Rosjanie nie rozumieją wojny. SBU ujawnia tajny raport Kremla
Propaganda w Rosji kuleje
Niemiecki "Bild" opisuje szczegóły rosyjskich instrukcji propagandowych odtajnionych przez ukraińską Służbę Bezpieczeństwa. Wynika z nich - co oczywiste - że większość faktów związanych z inwazją na Ukrainę jest zatajana przed społeczeństwem Rosji. Sama "operacja" przedstawiana jest jako sukces.
Nie ma w tym nic zaskakującego. Ciekawsze jest jednak to, że sami rosyjscy propagandyści mają świadomość własnych niedostatków. Do obywateli Federacji docierają strzępy informacji o wielkich zwycięstwach armii rosyjskiej i powodach, dla których wkroczyła do Ukrainy, ale całość przekazu jest bardzo mglista i sprawia, że zwykli Rosjanie nie do końca potrafią zrozumieć sytuację.
Początek operacji specjalnej i koncepcja denazyfikacji nie były poparte tłem emocjonalnym. Zbyt mało było informacji o "zamordowanych dzieciach w tzw. republikach ludowych" i "masakrach Rosjan przez nacjonalistów". Za mało jest "relacji naocznych świadków" z Ukrainy, co mogłoby dodać emocjonalnego wsparcia całej operacji - piszą autorzy dokumentu
Dokument odtajniony przez SBU wskazuje również na brak zadowalającej ilości informacji o poparciu dla rosyjskiej interwencji ze strony samych obywateli Ukrainy. Autorzy uważają, że istnieje potrzeba uruchomienia w przekazać medialnych większej ilości doniesień pokazujących heroizm rosyjskich żołnierzy i ich zaangażowanie w sprawy życia codziennego. "Bild", poniekąd słusznie wnioskuje, że w ten sposób propaganda Władimira Putina sama przyznaje się do popełnienia istotnych błędów.
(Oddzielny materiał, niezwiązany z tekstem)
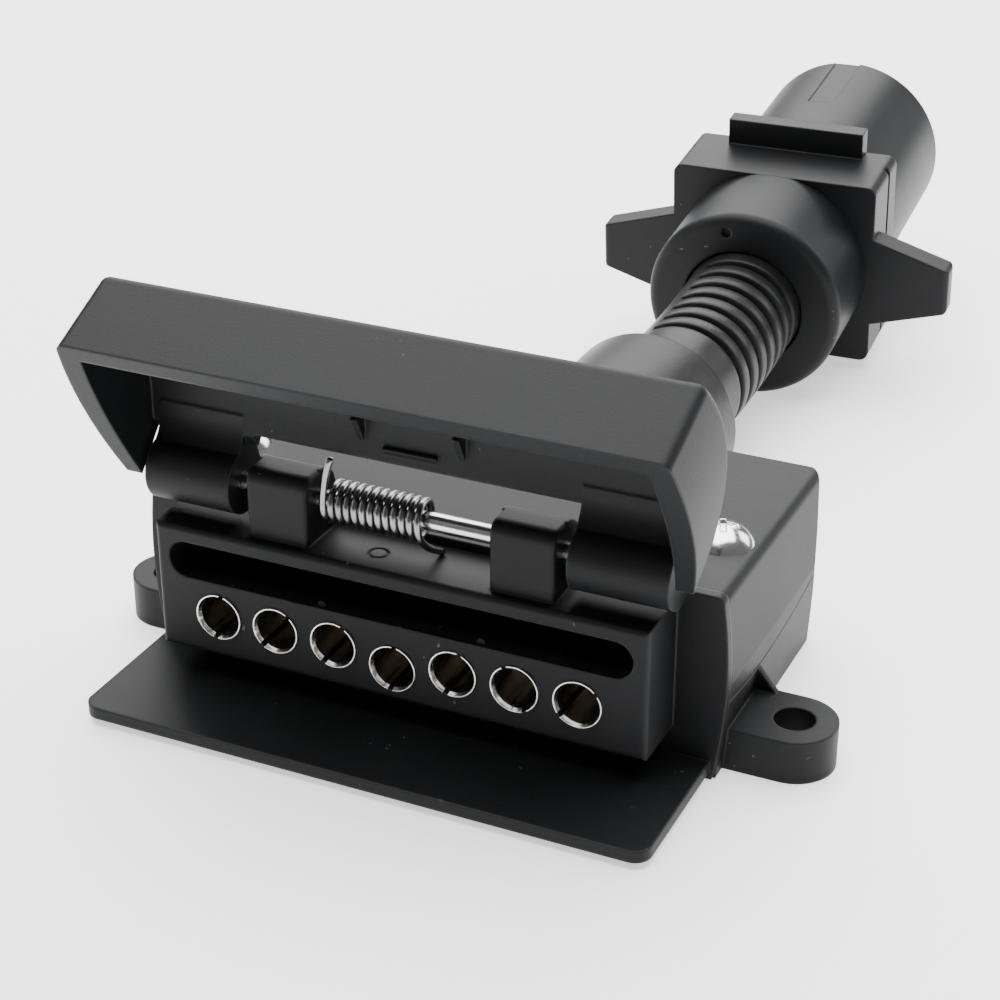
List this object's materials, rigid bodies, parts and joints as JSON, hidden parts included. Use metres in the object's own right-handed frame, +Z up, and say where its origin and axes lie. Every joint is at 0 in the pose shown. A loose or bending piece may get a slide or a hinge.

Propagandyści sugerują w raporcie, że w trakcie zajmowania Krymu wykorzystywano "wizerunek uprzejmych ludzi" - żołnierzy którzy ratują zwierzęta, opiekują się dziećmi, czy płaczą z radości po spotkaniu bliskich. Taka taktyka informacyjna miałaby przynieść sukces również teraz - uważają autorzy dokumentu.
Rosjanie zatajają fakty, chociaż instrukcja przed tym przestrzega
Co ciekawe, autorzy raportu zwracają uwagę na fakt, że przestrzegano wcześniej przed zatajaniem liczby zabitych i wziętych do niewoli.
Instrukcje wskazywały, by mówić o tych sprawach jasno, bo inaczej przeciwnik "przejmie temat" i uczyni z niego własną broń propagandową. "Bild" przypomina, że Rosjanie ani razu nie poinformowali jeszcze o żadnej liczbie poległych żołnierzy chociaż zbliżonej do rzeczywistości. Może jednak być tak, że przygotowywane przed wojną instrukcje nie zakładały, że straty armii rosyjskiej będą tak ogromne.
W dokumencie przyznano: telewizja propagandowa Kremla nie daje spodziewanych efektów na terenach okupowanych. Rozwiązaniem ma być... więcej telewizji Kremla. Do Mariupola wysłano trzy wozy transmisyjne, które mają tam nadawać całą dobę.